For the first betas, the player was restricted to (city level * 8) tiles when building city improvements. That was the only restriction. While I personnally liked that system, it caused problems as it often left cities unable to grow (lets say after building one farm and one mine, you couldn't add the necessary huts).
In beta 1G, this has changed to have a large number of tiles available, even at city level 1, but even this limit is supposed to go away soon. To compensate, now cities have limits for each building. They cannot build more than (city level) farms, (city level) libraries, etc. Houses are exempts, but I haven't checked all the buildings to see if any other was too.
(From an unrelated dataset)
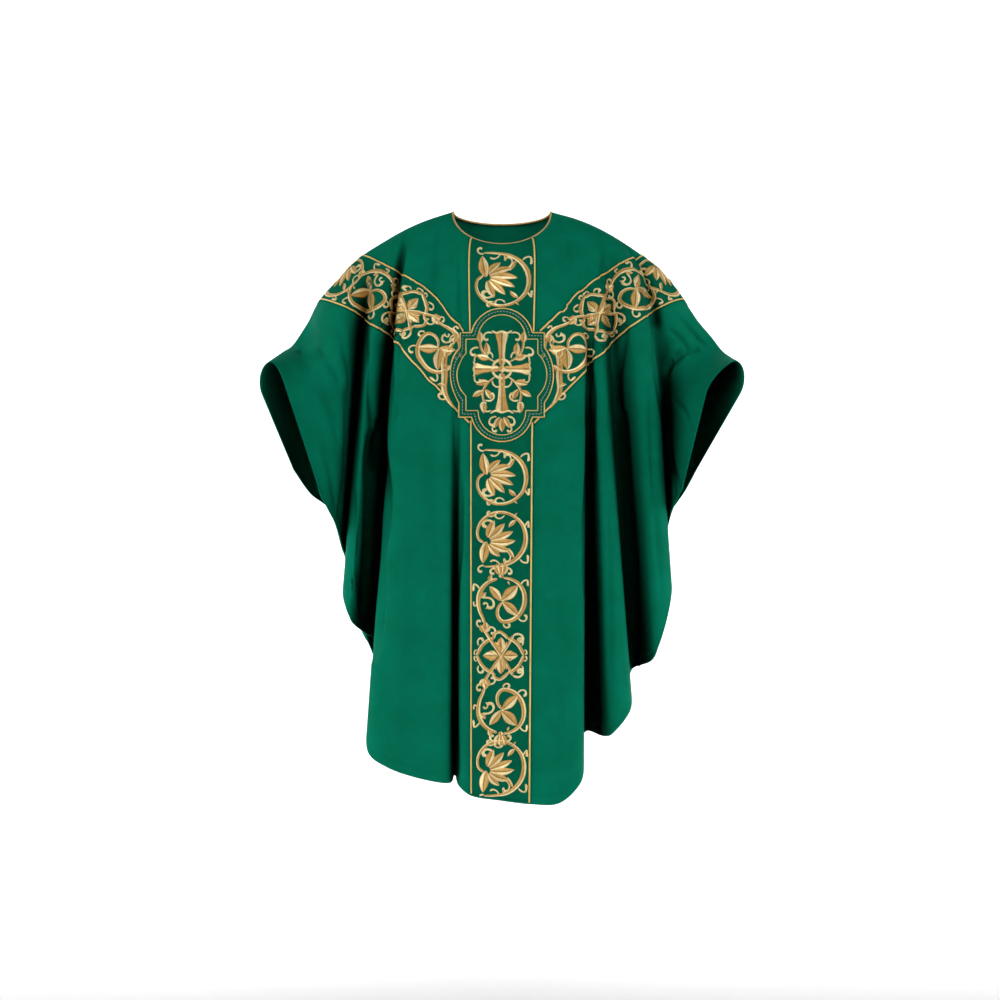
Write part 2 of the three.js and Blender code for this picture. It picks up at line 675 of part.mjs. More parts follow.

So what is the point of this post? Well, it is simply to say that I dislike the new system. Here are my reasons :
- It allows huge production towns without the population. You can have a level 1 hamlet (with 10 citizens) with 1 farm, 1 mine, 1 stone pit, 1 lumbermill, 1 orchard, 1 library and 1 market if you find a lucky spot. The advantage of big cities is lessened to increase research and cash (and building many times the same building when possible).
- It actively discourages specialized towns in favor of generalist builds. There is never any reason to not build a market in your research heavy city, except if you don't have the ressources to build it. Same for a library in a economy heavy city.
- Hum, I though I had a third point, but I must have forgotten it...
If I had to make a suggestion for a replacement system, it would be to have all limited buildings share a common limit (increased of course).
Any opinions on building restrictions?